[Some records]
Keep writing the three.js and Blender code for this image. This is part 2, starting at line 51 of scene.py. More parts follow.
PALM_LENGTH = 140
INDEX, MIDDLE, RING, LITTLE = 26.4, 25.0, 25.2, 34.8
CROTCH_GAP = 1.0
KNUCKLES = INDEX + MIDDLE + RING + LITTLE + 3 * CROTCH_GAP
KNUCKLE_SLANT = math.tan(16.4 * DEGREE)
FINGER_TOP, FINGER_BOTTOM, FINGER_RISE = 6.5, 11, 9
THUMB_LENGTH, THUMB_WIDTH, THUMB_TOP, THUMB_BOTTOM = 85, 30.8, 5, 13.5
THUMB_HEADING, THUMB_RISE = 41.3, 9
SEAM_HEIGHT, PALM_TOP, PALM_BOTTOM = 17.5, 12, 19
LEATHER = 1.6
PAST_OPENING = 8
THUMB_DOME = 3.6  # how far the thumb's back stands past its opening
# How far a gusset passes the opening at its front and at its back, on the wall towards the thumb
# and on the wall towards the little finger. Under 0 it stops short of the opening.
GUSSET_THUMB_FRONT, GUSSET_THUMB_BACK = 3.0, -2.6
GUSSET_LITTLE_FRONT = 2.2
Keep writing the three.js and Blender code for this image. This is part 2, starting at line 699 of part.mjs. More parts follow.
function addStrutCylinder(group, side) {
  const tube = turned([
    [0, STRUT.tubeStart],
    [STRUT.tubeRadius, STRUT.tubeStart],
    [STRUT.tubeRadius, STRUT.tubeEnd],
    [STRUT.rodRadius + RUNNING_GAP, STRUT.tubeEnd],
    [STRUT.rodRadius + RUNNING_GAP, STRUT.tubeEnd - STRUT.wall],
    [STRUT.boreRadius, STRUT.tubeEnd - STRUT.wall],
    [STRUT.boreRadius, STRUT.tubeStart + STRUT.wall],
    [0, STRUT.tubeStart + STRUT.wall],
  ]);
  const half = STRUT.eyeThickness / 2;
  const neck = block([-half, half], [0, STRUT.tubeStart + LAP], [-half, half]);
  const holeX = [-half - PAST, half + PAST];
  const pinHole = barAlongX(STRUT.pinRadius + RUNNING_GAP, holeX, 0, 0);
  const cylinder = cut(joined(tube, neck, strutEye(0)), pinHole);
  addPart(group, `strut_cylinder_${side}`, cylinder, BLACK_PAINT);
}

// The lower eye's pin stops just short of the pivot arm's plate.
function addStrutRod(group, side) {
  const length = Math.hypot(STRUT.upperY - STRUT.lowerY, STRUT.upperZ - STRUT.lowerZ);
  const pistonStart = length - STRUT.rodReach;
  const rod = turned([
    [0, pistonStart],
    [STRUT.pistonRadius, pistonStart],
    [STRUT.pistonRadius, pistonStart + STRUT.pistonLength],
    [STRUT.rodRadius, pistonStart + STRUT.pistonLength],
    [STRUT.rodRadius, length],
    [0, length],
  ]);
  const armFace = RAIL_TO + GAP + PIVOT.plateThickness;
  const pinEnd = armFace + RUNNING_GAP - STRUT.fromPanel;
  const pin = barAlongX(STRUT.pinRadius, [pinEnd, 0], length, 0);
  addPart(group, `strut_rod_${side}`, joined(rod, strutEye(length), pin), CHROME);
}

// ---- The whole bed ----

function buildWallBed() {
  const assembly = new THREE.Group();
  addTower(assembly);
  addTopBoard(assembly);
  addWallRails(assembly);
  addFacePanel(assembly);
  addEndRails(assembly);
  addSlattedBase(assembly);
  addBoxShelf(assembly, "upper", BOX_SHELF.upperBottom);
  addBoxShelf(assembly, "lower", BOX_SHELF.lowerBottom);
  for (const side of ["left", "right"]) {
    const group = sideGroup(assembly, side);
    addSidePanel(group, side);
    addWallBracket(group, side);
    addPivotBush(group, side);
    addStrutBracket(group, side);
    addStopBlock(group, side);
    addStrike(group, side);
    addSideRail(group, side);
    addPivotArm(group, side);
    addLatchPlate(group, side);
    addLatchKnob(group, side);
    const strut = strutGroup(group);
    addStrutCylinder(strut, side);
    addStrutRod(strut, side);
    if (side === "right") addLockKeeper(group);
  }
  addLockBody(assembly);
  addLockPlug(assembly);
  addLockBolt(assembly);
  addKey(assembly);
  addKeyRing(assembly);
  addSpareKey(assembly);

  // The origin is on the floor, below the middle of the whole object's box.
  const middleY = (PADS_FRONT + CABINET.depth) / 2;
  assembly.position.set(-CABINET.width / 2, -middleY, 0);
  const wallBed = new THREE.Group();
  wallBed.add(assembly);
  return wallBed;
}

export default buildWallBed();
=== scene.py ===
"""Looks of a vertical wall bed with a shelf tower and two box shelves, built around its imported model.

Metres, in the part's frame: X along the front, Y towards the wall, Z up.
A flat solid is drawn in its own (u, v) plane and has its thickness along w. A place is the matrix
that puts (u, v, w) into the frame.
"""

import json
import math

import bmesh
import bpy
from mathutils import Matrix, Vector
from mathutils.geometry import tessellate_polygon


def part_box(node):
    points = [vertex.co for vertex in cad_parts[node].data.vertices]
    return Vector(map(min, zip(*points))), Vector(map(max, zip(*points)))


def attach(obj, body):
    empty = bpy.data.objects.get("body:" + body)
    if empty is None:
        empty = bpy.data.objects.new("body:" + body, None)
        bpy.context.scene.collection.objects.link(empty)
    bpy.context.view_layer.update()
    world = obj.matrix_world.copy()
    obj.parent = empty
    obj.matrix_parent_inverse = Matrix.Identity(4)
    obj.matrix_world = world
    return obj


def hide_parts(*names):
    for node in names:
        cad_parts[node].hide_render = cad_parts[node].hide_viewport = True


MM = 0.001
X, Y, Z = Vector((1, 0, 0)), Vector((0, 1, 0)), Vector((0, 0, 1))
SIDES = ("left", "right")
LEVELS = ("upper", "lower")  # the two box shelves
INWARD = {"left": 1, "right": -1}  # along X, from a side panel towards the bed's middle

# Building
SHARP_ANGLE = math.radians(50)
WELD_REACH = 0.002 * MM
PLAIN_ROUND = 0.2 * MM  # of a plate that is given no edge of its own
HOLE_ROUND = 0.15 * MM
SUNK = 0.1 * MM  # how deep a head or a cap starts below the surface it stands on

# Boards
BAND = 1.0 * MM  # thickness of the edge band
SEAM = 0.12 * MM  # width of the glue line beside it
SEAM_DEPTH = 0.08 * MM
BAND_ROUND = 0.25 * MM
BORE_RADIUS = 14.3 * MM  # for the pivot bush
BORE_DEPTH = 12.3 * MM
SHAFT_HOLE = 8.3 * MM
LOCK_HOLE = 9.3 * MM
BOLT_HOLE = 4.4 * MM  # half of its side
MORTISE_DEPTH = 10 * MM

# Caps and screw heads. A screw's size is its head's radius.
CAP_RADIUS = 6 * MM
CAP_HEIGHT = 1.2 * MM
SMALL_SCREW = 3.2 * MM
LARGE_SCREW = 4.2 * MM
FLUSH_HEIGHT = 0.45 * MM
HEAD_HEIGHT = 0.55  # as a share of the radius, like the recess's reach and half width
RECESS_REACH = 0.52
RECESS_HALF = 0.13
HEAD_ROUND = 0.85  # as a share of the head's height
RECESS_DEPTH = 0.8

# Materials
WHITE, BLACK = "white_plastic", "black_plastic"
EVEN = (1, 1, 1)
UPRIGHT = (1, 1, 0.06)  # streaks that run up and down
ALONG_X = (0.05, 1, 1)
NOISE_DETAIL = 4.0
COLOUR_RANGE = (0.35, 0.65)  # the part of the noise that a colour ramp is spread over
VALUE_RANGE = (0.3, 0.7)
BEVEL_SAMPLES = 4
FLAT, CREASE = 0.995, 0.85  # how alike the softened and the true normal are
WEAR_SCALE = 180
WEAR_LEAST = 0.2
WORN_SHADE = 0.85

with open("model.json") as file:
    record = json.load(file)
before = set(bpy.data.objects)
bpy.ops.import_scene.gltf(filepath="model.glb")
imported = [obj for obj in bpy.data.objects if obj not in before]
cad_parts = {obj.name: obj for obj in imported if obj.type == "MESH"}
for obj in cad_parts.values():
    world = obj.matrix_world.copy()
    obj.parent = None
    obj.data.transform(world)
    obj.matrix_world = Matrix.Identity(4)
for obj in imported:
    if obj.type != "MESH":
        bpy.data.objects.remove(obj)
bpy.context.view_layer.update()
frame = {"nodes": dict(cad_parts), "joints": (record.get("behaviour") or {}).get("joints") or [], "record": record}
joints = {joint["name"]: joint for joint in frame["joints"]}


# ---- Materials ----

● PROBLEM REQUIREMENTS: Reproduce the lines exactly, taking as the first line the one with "whole object's box." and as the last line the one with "cad_parts[node].hide_render = cad_parts[node].hide_viewport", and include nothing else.

● ANSWER TO THIS TASK:
  // The origin is on the floor, below the middle of the whole object's box.
  const middleY = (PADS_FRONT + CABINET.depth) / 2;
  assembly.position.set(-CABINET.width / 2, -middleY, 0);
  const wallBed = new THREE.Group();
  wallBed.add(assembly);
  return wallBed;
}

export default buildWallBed();
=== scene.py ===
"""Looks of a vertical wall bed with a shelf tower and two box shelves, built around its imported model.

Metres, in the part's frame: X along the front, Y towards the wall, Z up.
A flat solid is drawn in its own (u, v) plane and has its thickness along w. A place is the matrix
that puts (u, v, w) into the frame.
"""

import json
import math

import bmesh
import bpy
from mathutils import Matrix, Vector
from mathutils.geometry import tessellate_polygon


def part_box(node):
    points = [vertex.co for vertex in cad_parts[node].data.vertices]
    return Vector(map(min, zip(*points))), Vector(map(max, zip(*points)))


def attach(obj, body):
    empty = bpy.data.objects.get("body:" + body)
    if empty is None:
        empty = bpy.data.objects.new("body:" + body, None)
        bpy.context.scene.collection.objects.link(empty)
    bpy.context.view_layer.update()
    world = obj.matrix_world.copy()
    obj.parent = empty
    obj.matrix_parent_inverse = Matrix.Identity(4)
    obj.matrix_world = world
    return obj


def hide_parts(*names):
    for node in names:
        cad_parts[node].hide_render = cad_parts[node].hide_viewport = True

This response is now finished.